• _TASK REQUIREMENTS_: Give the data again, word for word.

• _STORED DATA_:
--------

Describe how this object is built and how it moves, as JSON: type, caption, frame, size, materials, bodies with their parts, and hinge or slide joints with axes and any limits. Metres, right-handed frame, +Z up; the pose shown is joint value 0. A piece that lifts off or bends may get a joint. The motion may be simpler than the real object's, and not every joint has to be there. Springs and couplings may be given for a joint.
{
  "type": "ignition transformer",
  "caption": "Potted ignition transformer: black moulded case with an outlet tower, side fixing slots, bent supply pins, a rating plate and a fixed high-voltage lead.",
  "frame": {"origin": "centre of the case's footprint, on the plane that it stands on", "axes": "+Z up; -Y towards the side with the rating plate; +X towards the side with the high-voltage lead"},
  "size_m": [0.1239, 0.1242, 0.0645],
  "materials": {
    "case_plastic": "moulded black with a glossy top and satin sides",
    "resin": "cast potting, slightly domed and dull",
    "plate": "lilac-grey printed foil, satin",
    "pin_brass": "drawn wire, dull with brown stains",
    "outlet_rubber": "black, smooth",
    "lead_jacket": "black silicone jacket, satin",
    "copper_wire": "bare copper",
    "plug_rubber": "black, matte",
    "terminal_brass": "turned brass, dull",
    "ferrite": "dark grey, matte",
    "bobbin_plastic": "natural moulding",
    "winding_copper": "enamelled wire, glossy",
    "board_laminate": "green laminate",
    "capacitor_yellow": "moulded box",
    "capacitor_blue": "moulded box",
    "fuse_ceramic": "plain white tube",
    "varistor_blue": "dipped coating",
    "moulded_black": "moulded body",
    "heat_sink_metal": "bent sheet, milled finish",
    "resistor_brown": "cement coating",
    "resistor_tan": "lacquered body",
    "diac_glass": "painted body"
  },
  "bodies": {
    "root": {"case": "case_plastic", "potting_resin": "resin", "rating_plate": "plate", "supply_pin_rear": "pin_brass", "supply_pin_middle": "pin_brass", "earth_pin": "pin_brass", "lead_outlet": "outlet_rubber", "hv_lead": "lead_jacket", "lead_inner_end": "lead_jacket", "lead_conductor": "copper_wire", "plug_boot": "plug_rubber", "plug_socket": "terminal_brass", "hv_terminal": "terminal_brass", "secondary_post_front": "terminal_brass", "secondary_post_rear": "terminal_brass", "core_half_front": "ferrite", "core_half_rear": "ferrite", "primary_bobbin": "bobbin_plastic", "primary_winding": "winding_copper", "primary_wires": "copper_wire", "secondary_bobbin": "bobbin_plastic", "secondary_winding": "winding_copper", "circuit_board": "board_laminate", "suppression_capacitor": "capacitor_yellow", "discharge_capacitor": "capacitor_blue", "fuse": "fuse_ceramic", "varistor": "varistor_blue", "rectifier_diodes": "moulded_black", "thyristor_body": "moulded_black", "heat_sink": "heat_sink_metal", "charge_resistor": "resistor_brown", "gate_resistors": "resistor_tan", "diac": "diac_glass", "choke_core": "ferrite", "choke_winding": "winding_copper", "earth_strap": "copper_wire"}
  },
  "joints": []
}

--------

• _RESULT OF THIS EXERCISE_:
Describe how this object is built and how it moves, as JSON: type, caption, frame, size, materials, bodies with their parts, and hinge or slide joints with axes and any limits. Metres, right-handed frame, +Z up; the pose shown is joint value 0. A piece that lifts off or bends may get a joint. The motion may be simpler than the real object's, and not every joint has to be there. Springs and couplings may be given for a joint.
{
  "type": "ignition transformer",
  "caption": "Potted ignition transformer: black moulded case with an outlet tower, side fixing slots, bent supply pins, a rating plate and a fixed high-voltage lead.",
  "frame": {"origin": "centre of the case's footprint, on the plane that it stands on", "axes": "+Z up; -Y towards the side with the rating plate; +X towards the side with the high-voltage lead"},
  "size_m": [0.1239, 0.1242, 0.0645],
  "materials": {
    "case_plastic": "moulded black with a glossy top and satin sides",
    "resin": "cast potting, slightly domed and dull",
    "plate": "lilac-grey printed foil, satin",
    "pin_brass": "drawn wire, dull with brown stains",
    "outlet_rubber": "black, smooth",
    "lead_jacket": "black silicone jacket, satin",
    "copper_wire": "bare copper",
    "plug_rubber": "black, matte",
    "terminal_brass": "turned brass, dull",
    "ferrite": "dark grey, matte",
    "bobbin_plastic": "natural moulding",
    "winding_copper": "enamelled wire, glossy",
    "board_laminate": "green laminate",
    "capacitor_yellow": "moulded box",
    "capacitor_blue": "moulded box",
    "fuse_ceramic": "plain white tube",
    "varistor_blue": "dipped coating",
    "moulded_black": "moulded body",
    "heat_sink_metal": "bent sheet, milled finish",
    "resistor_brown": "cement coating",
    "resistor_tan": "lacquered body",
    "diac_glass": "painted body"
  },
  "bodies": {
    "root": {"case": "case_plastic", "potting_resin": "resin", "rating_plate": "plate", "supply_pin_rear": "pin_brass", "supply_pin_middle": "pin_brass", "earth_pin": "pin_brass", "lead_outlet": "outlet_rubber", "hv_lead": "lead_jacket", "lead_inner_end": "lead_jacket", "lead_conductor": "copper_wire", "plug_boot": "plug_rubber", "plug_socket": "terminal_brass", "hv_terminal": "terminal_brass", "secondary_post_front": "terminal_brass", "secondary_post_rear": "terminal_brass", "core_half_front": "ferrite", "core_half_rear": "ferrite", "primary_bobbin": "bobbin_plastic", "primary_winding": "winding_copper", "primary_wires": "copper_wire", "secondary_bobbin": "bobbin_plastic", "secondary_winding": "winding_copper", "circuit_board": "board_laminate", "suppression_capacitor": "capacitor_yellow", "discharge_capacitor": "capacitor_blue", "fuse": "fuse_ceramic", "varistor": "varistor_blue", "rectifier_diodes": "moulded_black", "thyristor_body": "moulded_black", "heat_sink": "heat_sink_metal", "charge_resistor": "resistor_brown", "gate_resistors": "resistor_tan", "diac": "diac_glass", "choke_core": "ferrite", "choke_winding": "winding_copper", "earth_strap": "copper_wire"}
  },
  "joints": []
}